Casino expansion at B.C. Place may lead to increase in organized crime activity, sources say
Before it was disbanded last year, the RCMP's Integrated Illegal Gaming Enforcement Team (IIGET) gave a number of warnings about the presence of organized crime at casinos in the Province. Now, as Vancouver prepares for public hearings on the BC Place casino - set to be the province's largest - the now-defunct unit's warnings are spurring questions about a potential rise in criminal activity and the ability of police to cope.
In a 2006 report obtained by The Vancouver Sun through a Freedom of Information (FOI) request, the IIGET warned of casinos' "extreme vulnerability" to money laundering. Many investigations across Canada have found that members of organized crime use casinos for criminal purposes, the report states. A separate internal assessment, obtained by the Globe and Mail through a FOI, advised that Hells Angels members had, in some cases, succeeded in infiltrating the province’s “legitimate gaming operations."
The 12-member IIGET was dissolved on April 1, 2009 by then-Housing Minister Rich Coleman. He said the the team, which cost $1 million a year, was not cost effective. Coleman is now Solicitor General. He failed to respond to VO's repeated requests for an interview.
In an interview with Public Eye several months later, IIGET's former commander Fred Pinnock said his team should have been watching what was happening in legal gaming facilities, instead of focusing their energies on illegal operations. "For the police not to have well-resourced law enforcement units dedicated to casino environments is very short-sighted in my opinion," he said.

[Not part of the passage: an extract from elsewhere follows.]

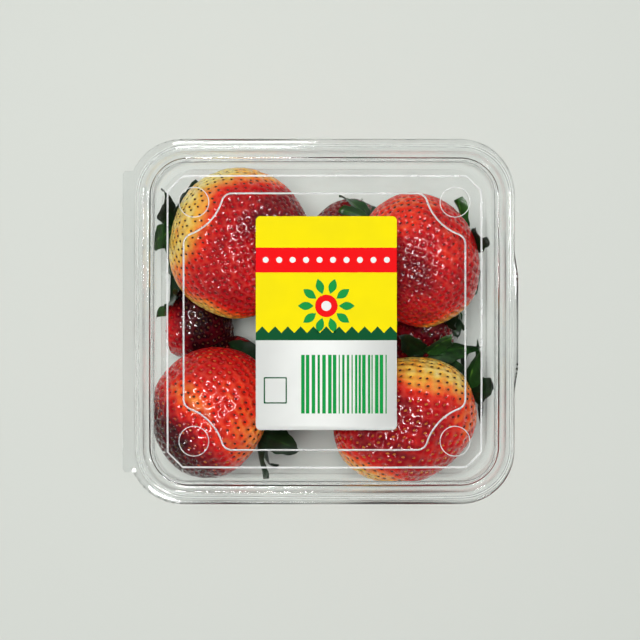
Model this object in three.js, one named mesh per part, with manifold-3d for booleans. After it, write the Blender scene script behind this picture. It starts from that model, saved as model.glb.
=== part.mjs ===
// Clear hinged punnet of strawberries, shut, in millimetres with +Z up. It stands on z = 0, +X is the
// side of the opening tab and -X the side of the hinge. The origin is under the middle of the whole
// pack. The tub and the lid are thin shells of one wall thickness, drawn by a centre line that is
// carried round a rounded rectangle.
import * as THREE from 'three';
import { mergeVertices } from 'three/addons/utils/BufferGeometryUtils.js';
import Module from 'manifold-3d';

const wasm = await Module();
wasm.setup();

// Shell
const WALL = 0.6;
const GAP = 0.3;
const CENTRE_X = 1.35;
const MOUTH_X = 55.9;
const MOUTH_Y = 52.5;
const MOUTH_RADIUS = 12.5;
const LEAST_RADIUS = 2;
const TUB_CORNER_RATE = 0.5;
const LID_CORNER_RATE = 0.95;
const CORNER_STEPS = 6;
const MERGE = 1e-4;

// Heights of the middle of the wall
const FLOOR_Z = WALL / 2;
const FLOOR_RIB_Z = 1.9;
const SHOULDER_Z = 34.5;
const RIM_Z = 41.7;
const BEAD_Z = 43.4;
const SHELF_Z = 60.2;
const CHAMFER_FROM_Z = 50;
const CHAMFER_TO_Z = SHELF_Z - 1;
const NO_CHAMFER_Z = 1000;

// Distances outwards from the mouth: edge of the free floor, then the rim
const FLOOR_EDGE_IN = -8.4;
const LEDGE_IN = -1.1;
const BEAD_IN = 0.8;
const BEAD_TOP_IN = 1.6;
const BEAD_TOP_OUT = 2.6;
const BEAD_OUT = 3.6;
const LIP_OUT = 4.8;
const LIP_EXTRA = { left: 1.4, right: -0.4, ends: 0.6 };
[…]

Pinnock's former colleague Sgt. Randy Mortensen, who now works with the Outlaw Motorcycle Gang Unit, said that a mega-casino at BC Place might lead to a rise in organized crime.
"Studies have shown that organized crime will try to infiltrate casinos in many different ways, whenever they’re expanding," Morstensen said.
The government should look at taking a portion of the revenue and putting it into policing to combat organized crime, he said.
It was "unbelievably irresponsible" for the government to disband the IIGET, a source who asked to remain anonymous told VO. "Monitoring and surveillance of organized criminal activity in casinos and illegal gambling operations is a highly specialized skill."
It involves intelligence, undercover infiltration, wiretap evidence, monitoring and investigation of suspicious "flags" and signifiers, and strong internal communications and coordination between affected police units and prosecution teams, the source explained.
As the system works now, crimes are reported to the Gaming Policy and Enforcement Branch of the Solicitor General through a reporting process in the casino and by BCLC, Morstensen said. They are referred to the police jurisdication where the crime occured.
The problem is that these jurisdictions do not have the resources to deal with this level of crime, the source claimed.
The VPD's anti-gang specialist was away at the time of publication and could not be reached for comment.
Depending on the nature of the crime, the RCMP may be called in to assist.
Sgt. Shinder Kirk of the Combined Forces Special Enforcement Unit – Gang Task Force, said that casinos do tend to attract the criminal element. His force has been called to Edgewater Casino at the Plaza of Nations, which is being relocated and expanded at BC Place.
But Sgt. Kirk said there was no way of knowing whether or not the larger casino would lead to an increase in organized crime.
"I don’t have a baseline to speak to that particular issue," he said.